▶ TASK REQUIREMENTS
Track down every line below that holds "collection" and copy it.

(Rows from a 3D modeling dataset)
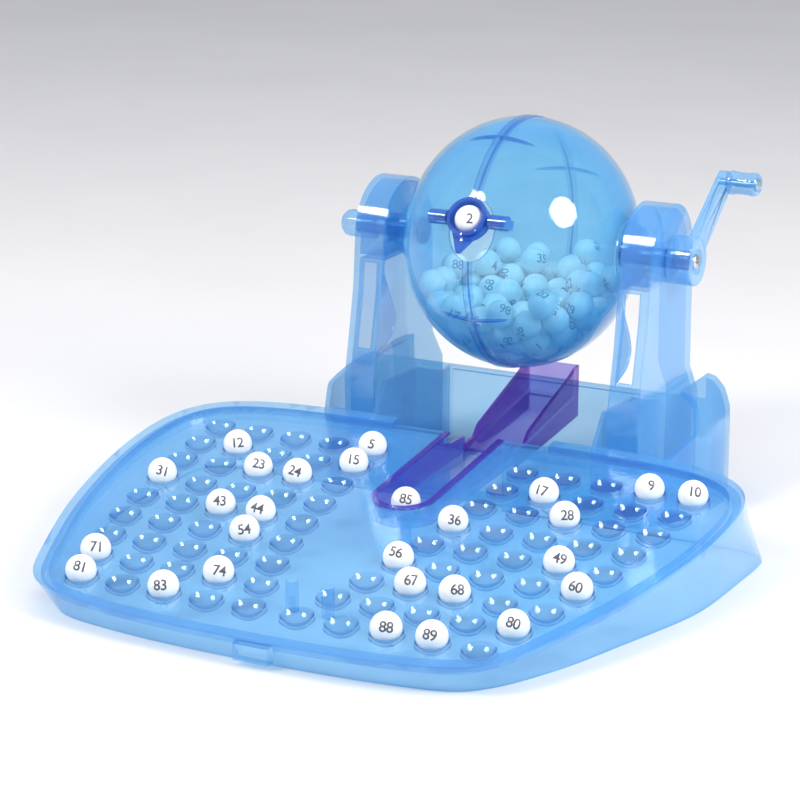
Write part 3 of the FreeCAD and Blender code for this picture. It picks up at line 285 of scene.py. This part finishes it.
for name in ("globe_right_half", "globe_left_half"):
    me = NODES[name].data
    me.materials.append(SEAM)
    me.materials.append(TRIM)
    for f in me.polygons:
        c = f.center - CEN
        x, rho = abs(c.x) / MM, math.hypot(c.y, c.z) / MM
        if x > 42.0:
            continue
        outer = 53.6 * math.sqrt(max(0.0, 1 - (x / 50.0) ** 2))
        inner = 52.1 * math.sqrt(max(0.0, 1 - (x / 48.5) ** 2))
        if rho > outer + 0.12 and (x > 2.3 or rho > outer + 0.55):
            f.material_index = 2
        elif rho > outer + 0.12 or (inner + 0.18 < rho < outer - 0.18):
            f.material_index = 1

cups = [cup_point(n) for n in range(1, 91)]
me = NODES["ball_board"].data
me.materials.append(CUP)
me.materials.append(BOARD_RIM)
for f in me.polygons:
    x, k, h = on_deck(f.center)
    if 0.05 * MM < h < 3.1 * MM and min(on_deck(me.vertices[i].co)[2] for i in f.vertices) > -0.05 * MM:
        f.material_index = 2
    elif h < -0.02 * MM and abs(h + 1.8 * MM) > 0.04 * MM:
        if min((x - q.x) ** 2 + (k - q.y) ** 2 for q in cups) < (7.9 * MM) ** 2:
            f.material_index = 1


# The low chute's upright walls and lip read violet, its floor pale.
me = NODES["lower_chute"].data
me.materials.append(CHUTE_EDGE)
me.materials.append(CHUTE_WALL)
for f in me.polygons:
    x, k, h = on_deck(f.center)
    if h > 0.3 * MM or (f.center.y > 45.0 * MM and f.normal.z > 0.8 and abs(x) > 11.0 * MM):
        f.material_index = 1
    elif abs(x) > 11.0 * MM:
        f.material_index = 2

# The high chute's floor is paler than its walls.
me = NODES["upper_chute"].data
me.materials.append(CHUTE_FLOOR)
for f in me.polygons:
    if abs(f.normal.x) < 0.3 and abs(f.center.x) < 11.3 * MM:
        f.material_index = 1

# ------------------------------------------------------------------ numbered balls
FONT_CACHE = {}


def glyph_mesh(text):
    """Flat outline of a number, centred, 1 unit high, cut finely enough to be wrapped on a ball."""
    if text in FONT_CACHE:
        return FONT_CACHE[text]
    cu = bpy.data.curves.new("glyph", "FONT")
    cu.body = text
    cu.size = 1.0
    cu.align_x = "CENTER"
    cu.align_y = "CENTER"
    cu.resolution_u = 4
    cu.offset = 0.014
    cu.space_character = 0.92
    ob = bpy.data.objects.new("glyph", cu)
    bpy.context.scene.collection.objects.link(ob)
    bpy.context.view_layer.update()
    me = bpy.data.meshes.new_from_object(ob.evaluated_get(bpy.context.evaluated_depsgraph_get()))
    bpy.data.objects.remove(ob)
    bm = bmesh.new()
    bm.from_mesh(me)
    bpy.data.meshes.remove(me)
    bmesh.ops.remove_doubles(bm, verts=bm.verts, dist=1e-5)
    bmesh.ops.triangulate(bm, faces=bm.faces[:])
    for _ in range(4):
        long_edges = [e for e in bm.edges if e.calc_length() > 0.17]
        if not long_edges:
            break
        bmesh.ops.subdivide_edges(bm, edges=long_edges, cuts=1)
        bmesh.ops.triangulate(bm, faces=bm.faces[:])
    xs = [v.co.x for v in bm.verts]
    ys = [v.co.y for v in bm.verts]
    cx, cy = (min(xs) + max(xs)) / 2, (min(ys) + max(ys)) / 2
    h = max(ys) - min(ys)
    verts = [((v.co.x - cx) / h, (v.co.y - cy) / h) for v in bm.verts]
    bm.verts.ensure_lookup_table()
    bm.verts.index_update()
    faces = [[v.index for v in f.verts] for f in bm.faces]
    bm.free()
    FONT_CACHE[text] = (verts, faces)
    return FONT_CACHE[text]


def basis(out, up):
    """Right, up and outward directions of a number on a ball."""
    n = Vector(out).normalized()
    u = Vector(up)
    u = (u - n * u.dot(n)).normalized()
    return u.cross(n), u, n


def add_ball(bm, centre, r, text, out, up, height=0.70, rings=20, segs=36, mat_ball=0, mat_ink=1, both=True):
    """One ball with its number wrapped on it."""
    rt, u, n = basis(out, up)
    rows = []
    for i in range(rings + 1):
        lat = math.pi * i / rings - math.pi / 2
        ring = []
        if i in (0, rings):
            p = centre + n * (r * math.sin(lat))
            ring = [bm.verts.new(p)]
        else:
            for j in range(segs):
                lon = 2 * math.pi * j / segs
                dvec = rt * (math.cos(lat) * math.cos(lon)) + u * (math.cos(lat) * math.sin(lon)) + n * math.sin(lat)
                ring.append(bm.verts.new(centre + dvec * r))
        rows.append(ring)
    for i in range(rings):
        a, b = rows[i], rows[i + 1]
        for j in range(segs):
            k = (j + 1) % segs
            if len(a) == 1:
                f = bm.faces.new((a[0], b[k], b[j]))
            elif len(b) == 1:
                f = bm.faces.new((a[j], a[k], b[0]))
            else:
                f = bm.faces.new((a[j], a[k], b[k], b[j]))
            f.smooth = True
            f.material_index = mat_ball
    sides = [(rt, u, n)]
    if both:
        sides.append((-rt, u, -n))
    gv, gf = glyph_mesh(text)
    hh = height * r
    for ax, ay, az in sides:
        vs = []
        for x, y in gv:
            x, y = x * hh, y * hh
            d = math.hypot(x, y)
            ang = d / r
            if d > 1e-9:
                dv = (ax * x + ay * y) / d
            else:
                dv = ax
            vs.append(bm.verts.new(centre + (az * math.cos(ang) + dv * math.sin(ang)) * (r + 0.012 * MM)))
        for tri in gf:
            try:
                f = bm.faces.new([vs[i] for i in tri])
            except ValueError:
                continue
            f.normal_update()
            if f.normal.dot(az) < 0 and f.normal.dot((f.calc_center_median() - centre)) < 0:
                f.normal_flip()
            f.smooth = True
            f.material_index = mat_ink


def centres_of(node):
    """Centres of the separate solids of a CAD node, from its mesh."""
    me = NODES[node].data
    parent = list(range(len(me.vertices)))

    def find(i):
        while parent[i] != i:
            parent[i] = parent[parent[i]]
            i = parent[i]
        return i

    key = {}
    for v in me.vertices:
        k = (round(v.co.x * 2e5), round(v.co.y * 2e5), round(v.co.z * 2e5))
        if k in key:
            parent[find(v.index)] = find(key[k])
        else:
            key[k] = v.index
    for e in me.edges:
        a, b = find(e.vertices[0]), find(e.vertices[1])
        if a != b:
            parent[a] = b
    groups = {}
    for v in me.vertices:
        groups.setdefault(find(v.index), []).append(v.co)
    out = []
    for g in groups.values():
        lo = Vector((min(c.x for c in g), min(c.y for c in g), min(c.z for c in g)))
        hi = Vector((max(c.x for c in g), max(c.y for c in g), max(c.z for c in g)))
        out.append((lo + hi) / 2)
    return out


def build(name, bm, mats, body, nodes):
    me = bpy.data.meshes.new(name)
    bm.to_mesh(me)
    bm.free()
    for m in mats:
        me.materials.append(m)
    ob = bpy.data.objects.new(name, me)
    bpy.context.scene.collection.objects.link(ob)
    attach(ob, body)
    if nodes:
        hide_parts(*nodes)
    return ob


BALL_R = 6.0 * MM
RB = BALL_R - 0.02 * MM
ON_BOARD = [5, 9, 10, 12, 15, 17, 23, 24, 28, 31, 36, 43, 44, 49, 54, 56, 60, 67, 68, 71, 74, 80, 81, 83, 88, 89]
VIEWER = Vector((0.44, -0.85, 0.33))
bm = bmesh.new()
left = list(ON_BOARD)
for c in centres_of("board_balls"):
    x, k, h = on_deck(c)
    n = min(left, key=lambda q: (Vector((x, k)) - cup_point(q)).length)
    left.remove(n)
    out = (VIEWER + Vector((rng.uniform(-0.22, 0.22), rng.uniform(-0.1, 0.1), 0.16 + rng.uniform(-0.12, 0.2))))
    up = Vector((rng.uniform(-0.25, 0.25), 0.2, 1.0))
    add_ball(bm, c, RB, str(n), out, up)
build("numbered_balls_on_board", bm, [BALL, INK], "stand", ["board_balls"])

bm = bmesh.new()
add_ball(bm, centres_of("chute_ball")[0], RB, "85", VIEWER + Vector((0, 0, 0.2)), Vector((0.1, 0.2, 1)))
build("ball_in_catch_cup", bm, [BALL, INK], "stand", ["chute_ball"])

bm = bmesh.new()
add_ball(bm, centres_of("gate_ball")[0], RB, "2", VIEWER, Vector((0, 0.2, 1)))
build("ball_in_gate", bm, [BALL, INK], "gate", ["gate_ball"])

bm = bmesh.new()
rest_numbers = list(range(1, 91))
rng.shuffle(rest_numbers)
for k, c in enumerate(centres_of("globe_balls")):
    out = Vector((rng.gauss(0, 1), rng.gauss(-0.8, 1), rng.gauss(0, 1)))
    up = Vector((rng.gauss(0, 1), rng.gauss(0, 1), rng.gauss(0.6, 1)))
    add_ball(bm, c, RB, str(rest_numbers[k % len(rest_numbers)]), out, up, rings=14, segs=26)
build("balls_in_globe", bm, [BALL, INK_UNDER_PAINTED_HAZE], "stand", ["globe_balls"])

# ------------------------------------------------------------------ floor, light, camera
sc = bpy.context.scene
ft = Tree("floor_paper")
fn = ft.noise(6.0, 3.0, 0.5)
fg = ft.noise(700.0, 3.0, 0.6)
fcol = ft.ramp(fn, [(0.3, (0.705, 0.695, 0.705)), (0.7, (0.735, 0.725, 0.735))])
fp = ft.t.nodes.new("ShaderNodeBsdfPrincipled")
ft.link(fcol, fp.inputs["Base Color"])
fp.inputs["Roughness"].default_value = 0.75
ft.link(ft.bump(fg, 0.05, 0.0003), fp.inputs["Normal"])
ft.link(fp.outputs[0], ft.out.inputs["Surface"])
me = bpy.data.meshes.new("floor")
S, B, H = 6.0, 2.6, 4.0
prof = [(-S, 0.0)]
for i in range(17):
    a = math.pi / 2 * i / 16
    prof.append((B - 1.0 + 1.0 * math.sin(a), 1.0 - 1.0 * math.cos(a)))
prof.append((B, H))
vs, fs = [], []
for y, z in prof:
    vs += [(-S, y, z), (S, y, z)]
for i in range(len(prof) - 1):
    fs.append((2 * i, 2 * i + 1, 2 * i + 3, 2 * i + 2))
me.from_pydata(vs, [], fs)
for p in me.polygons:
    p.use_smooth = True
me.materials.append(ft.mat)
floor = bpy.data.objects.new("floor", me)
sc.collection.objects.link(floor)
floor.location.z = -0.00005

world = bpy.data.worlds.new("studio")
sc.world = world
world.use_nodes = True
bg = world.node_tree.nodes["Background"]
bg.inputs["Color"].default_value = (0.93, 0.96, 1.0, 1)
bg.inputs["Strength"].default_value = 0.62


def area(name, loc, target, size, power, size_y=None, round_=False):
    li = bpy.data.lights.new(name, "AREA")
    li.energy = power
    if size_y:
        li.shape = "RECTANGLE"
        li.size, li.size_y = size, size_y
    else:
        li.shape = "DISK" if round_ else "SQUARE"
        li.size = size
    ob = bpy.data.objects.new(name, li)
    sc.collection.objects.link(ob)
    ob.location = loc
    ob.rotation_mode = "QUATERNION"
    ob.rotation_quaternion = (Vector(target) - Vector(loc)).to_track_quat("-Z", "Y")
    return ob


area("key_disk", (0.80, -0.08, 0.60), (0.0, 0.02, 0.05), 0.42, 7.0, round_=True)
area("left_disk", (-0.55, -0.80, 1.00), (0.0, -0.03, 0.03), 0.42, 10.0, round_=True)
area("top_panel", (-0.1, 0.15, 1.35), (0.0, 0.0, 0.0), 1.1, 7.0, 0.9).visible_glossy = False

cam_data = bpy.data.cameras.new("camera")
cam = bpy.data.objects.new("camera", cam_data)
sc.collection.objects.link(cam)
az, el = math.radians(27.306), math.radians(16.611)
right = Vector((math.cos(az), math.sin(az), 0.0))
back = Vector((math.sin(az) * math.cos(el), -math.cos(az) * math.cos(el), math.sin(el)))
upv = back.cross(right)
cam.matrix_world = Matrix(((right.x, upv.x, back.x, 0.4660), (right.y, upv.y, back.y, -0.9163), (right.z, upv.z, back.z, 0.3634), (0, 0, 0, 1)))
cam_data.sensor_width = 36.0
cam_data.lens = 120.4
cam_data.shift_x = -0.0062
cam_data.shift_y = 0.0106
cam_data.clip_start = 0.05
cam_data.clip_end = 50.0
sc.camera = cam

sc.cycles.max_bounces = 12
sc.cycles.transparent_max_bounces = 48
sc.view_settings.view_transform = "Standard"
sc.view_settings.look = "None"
==
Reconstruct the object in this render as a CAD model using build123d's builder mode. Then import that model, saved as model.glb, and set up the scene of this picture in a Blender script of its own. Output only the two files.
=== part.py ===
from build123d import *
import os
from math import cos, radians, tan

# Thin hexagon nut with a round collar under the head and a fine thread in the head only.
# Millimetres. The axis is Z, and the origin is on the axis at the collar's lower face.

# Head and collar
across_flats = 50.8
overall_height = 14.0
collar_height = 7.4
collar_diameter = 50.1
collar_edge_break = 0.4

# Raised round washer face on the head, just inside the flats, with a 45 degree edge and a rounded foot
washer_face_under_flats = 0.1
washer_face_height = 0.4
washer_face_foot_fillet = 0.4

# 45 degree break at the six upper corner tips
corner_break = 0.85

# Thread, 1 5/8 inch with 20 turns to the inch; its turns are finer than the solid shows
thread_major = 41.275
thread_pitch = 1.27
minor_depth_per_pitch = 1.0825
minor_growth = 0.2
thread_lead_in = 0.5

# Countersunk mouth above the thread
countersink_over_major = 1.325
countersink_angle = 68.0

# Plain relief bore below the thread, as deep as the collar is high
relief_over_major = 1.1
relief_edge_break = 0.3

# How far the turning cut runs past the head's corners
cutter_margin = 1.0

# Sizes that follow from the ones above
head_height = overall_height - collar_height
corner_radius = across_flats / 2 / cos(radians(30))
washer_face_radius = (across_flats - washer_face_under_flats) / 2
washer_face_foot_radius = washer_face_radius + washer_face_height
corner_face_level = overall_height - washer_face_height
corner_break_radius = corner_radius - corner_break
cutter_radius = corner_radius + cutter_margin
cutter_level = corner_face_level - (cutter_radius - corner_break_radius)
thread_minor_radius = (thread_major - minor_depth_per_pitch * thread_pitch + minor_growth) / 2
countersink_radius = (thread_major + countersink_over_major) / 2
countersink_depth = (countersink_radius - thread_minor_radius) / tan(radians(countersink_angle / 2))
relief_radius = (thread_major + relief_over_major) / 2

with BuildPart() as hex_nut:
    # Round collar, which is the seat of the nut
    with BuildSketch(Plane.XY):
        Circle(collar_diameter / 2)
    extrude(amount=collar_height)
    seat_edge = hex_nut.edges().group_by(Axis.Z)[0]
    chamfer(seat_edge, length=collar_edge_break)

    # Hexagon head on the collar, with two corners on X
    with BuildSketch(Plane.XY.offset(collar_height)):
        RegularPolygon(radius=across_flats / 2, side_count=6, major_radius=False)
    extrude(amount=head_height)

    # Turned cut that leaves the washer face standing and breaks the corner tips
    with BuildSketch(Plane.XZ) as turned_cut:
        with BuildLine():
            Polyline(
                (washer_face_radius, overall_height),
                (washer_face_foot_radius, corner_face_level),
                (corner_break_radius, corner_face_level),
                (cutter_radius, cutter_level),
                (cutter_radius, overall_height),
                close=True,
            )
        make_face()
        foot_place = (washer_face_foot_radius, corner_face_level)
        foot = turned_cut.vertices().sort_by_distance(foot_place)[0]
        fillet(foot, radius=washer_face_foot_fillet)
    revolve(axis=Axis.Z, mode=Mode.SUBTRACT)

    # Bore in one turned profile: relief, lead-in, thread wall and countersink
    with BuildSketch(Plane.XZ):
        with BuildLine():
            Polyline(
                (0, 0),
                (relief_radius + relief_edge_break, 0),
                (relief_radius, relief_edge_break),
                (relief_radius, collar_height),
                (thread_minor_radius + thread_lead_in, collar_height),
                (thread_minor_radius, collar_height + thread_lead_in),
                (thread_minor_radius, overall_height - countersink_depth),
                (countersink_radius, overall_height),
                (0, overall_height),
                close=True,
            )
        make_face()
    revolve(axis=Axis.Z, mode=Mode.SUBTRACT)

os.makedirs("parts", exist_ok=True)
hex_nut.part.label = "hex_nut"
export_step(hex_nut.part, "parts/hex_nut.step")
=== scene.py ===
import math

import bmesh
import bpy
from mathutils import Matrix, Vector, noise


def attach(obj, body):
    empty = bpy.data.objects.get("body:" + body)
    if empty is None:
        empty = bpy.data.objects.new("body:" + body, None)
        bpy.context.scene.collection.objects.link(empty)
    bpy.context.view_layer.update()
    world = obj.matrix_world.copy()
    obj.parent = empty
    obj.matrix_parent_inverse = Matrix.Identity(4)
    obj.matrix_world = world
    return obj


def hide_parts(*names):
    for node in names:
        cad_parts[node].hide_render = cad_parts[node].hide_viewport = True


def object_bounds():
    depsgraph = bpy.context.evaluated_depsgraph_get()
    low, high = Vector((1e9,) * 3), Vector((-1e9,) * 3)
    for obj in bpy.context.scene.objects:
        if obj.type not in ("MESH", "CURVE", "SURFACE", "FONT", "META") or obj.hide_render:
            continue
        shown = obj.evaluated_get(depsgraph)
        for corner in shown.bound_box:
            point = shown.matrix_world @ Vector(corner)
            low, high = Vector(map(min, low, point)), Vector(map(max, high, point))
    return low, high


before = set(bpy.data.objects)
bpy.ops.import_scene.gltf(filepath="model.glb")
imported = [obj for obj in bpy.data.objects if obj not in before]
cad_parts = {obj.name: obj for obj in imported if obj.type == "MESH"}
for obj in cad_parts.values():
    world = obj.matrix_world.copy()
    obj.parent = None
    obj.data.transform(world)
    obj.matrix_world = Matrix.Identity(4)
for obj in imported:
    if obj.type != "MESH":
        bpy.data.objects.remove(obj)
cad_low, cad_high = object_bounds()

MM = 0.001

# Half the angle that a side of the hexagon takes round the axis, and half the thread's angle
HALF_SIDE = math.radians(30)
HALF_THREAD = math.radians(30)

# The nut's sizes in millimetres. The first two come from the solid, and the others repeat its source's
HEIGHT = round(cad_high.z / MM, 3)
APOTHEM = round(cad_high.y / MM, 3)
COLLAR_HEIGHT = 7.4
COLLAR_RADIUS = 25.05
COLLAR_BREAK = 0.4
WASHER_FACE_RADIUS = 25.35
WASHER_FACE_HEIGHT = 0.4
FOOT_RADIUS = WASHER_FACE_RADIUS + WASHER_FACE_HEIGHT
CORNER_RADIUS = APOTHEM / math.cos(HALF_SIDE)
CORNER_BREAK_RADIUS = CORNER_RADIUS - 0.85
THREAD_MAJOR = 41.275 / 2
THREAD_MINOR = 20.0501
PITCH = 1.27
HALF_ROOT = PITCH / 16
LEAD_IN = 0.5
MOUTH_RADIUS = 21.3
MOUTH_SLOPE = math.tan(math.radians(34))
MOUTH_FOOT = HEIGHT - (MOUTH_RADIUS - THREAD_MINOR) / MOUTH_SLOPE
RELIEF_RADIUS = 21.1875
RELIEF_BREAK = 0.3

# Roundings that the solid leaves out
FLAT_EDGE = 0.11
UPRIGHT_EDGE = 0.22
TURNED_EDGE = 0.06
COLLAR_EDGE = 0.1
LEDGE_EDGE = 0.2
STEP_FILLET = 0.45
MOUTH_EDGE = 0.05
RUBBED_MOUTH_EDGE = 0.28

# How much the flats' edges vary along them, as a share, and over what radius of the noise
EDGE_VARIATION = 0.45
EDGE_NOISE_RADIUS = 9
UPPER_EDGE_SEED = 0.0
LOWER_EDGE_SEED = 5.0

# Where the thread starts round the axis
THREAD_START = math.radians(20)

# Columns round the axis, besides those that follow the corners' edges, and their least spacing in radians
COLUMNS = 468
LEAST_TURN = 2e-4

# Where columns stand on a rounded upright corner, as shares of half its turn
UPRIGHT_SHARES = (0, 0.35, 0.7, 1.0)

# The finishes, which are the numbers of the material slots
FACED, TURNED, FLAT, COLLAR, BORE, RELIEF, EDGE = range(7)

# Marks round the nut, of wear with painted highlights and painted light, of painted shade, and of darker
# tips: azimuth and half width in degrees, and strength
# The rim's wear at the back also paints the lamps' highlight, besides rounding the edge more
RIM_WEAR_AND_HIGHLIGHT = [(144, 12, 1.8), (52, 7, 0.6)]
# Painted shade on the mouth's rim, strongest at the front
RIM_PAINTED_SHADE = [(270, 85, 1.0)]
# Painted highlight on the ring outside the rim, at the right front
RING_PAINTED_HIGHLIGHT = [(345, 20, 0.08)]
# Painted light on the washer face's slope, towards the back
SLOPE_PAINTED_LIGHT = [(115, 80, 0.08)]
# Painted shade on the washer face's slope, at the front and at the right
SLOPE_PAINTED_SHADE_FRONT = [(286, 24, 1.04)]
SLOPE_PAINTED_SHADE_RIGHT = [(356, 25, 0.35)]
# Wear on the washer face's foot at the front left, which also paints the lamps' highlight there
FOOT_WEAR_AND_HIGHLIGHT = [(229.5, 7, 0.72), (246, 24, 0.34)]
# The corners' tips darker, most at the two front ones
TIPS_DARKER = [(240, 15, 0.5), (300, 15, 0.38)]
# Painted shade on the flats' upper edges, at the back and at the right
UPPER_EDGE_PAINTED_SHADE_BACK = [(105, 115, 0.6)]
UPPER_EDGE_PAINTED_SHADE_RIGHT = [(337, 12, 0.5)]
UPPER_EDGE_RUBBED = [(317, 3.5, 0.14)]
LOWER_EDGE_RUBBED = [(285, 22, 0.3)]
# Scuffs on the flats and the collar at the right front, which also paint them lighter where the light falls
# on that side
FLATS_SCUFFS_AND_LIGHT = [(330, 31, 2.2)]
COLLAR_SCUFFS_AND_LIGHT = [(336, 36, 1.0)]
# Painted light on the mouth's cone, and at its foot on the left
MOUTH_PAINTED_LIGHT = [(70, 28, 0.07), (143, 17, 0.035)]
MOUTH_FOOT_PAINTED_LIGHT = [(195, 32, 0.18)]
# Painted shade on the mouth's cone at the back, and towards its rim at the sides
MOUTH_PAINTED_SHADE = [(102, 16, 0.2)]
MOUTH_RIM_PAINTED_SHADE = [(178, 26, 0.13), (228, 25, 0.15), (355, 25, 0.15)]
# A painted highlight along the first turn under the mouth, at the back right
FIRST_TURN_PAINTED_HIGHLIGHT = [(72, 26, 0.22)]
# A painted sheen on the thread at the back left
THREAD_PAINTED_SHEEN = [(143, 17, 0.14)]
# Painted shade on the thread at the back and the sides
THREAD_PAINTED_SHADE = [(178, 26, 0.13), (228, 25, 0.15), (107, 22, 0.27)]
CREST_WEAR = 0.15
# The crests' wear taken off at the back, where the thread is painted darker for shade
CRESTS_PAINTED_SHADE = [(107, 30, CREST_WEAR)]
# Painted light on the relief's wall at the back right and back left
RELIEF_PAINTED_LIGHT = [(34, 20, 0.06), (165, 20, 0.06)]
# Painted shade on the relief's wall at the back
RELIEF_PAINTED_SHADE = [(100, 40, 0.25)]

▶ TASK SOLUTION
    bpy.context.scene.collection.objects.link(ob)
    bpy.context.scene.collection.objects.link(ob)
sc.collection.objects.link(floor)
    sc.collection.objects.link(ob)
sc.collection.objects.link(cam)
        bpy.context.scene.collection.objects.link(empty)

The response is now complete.